ネルフィアは両親とも農繁士だったらしい。野菜などは当然摂っていたと思われるが、発育不全はタンパク質不足が原因なのだろうか。
「肉は食べなかったか。」
「村ではほとんど……お城ではたまに少し食べました。」
「高級品ってわけか。」
「最初から肉にするための家畜肉ならそうですね。魔物が素材として落とす肉なら、それなりだと聞きます。」
魔物肉があるらしいが、ネルフィアの故郷周辺には素材に肉を落とす魔物はいなかったらしい。
「ファットボアの肉でよけりゃあるけどどうだい?」
話を聞いていた屋台の主人が勧めてきた。魔物から出た肉を宗教的な理由などから避ける者もいるようだが、ネルフィアにも別にそんなものはないようなので二人分注文する。
「私もよろしいのですか?」
「食事は重要だ。遠慮なく食べるように。」
「はい、ありがとうございます。」
あんなに『期待』されてたら応えないわけにはいくまい。
「はいよ。」
「シンプルだな。ん……結構美味い。」
薄切りの肉を塩振って焼いただけという単純なものだが、脂が滴っていい感じだ。薄切りなので噛み切りやすいのは結果論としても、味はしっかりと豚肉である。ボアだから猪のはずだが、猪肉は食べたことがないので正直違いは分からなかった。

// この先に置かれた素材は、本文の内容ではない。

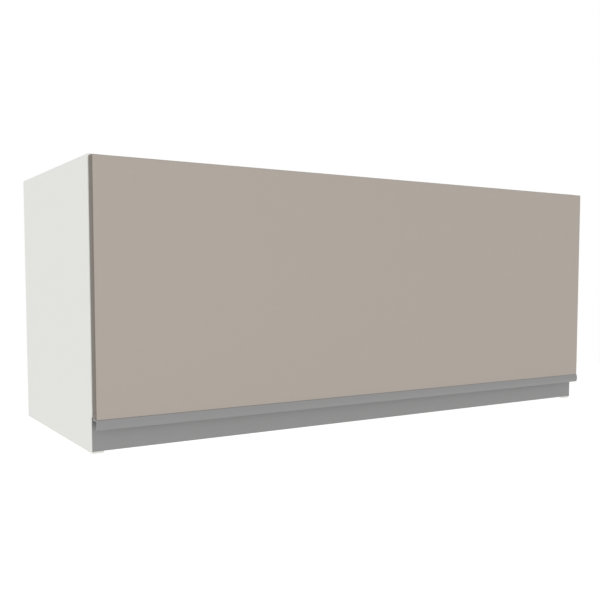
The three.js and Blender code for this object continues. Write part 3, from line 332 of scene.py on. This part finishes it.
def edge_band() -> bpy.types.NodeTree:
    """The band along a board's edges: a mask of the band and one of the joint beside it.

    Returns:
        The group.
    """
    made = GroupMaker(
        "edge band",
        (
            Socket("Centre", Kind.VECTOR),
            Socket("Half Size", Kind.VECTOR),
            Socket("Band", default=0.8 * MM),
            Socket("Joint", default=0.12 * MM),
        ),
        (Socket("Band Mask"), Socket("Joint Mask")),
    )
    offset = made.vector("SUBTRACT", made.places(), made.given("Centre"))
    inward = made.vector("SUBTRACT", made.given("Half Size"), made.vector("ABSOLUTE", offset))
    x, y, z = made.node("SeparateXYZ", inward).outputs
    nearest = made.maths("MINIMUM", made.maths("MINIMUM", x, y), z)
    band = made.maths("LESS_THAN", nearest, made.given("Band"))
    both = made.maths("ADD", made.given("Band"), made.given("Joint"))
    made.give("Band Mask", band)
    made.give(
        "Joint Mask", made.maths("SUBTRACT", made.maths("LESS_THAN", nearest, both), band)
    )
    return made.tree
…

ネルフィアも気に入ったようで、過去最高に『幸福感』が漲っている。もっとも探心を使うまでもなく満面の笑顔だったが。
「お肉って美味しいですよね……本当にありがとうございます。」
「ああ、毎日肉が食えるぐらいは稼ぎたいもんだな。」
先に頼んだメインのうどんらしきもの二人分より、魔物肉一人前の方がちょっとお高いだけはある。結構な『感謝』が伝わってくるので注文は正解であった。
「二人部屋は空いてないな。」
部屋を取ろうとして、宿の親父に言われたのがこれである。
ギルドで紹介された宿は五階建てで一階が食堂兼酒場に客室、他の階はほぼ全て客室という大型の宿であったが、当然キャパシティには限界がある。宿を取るのは狩りに行く前にすればよかったかと若干後悔しないでもない。
「一人部屋をふたつ取るか、なんなら四人部屋なら開いてるんだがな。」
別々の部屋を取るという選択肢は最初からなかった。しかし余裕があると言っても、四人部屋の料金を払うというのも馬鹿らしい。
「一人部屋は開いてるんだな?」
「そうだな。」
「一人部屋に二人じゃ駄目か? 料金は二人部屋分払うから。」
「んー……一人部屋はかなり狭いんだがな。」
難色を示されたが『迷い』が見える。押せばいけそうな気がした。
「こっちの都合だからそれぐらいは我慢するさ。とりあえず三日ほど泊まろうと思ってるし、二人部屋が空き次第移らせてもらえばいい。」
「……まあいいだろ。身分証になるもんを見せな。」
駄目だったら別の宿を探すことも考えていたが、通ったようだ。ちゃんとした宿だけあって、身分証明が必要なことは聞いていた。青いタグを首元から取り出して見せる。
「なんだ勇者様だったんですか。それならそうと早く言ってくださいよへへへ。」
急に態度が軟化した。権威におもねるタイプなのだろうか。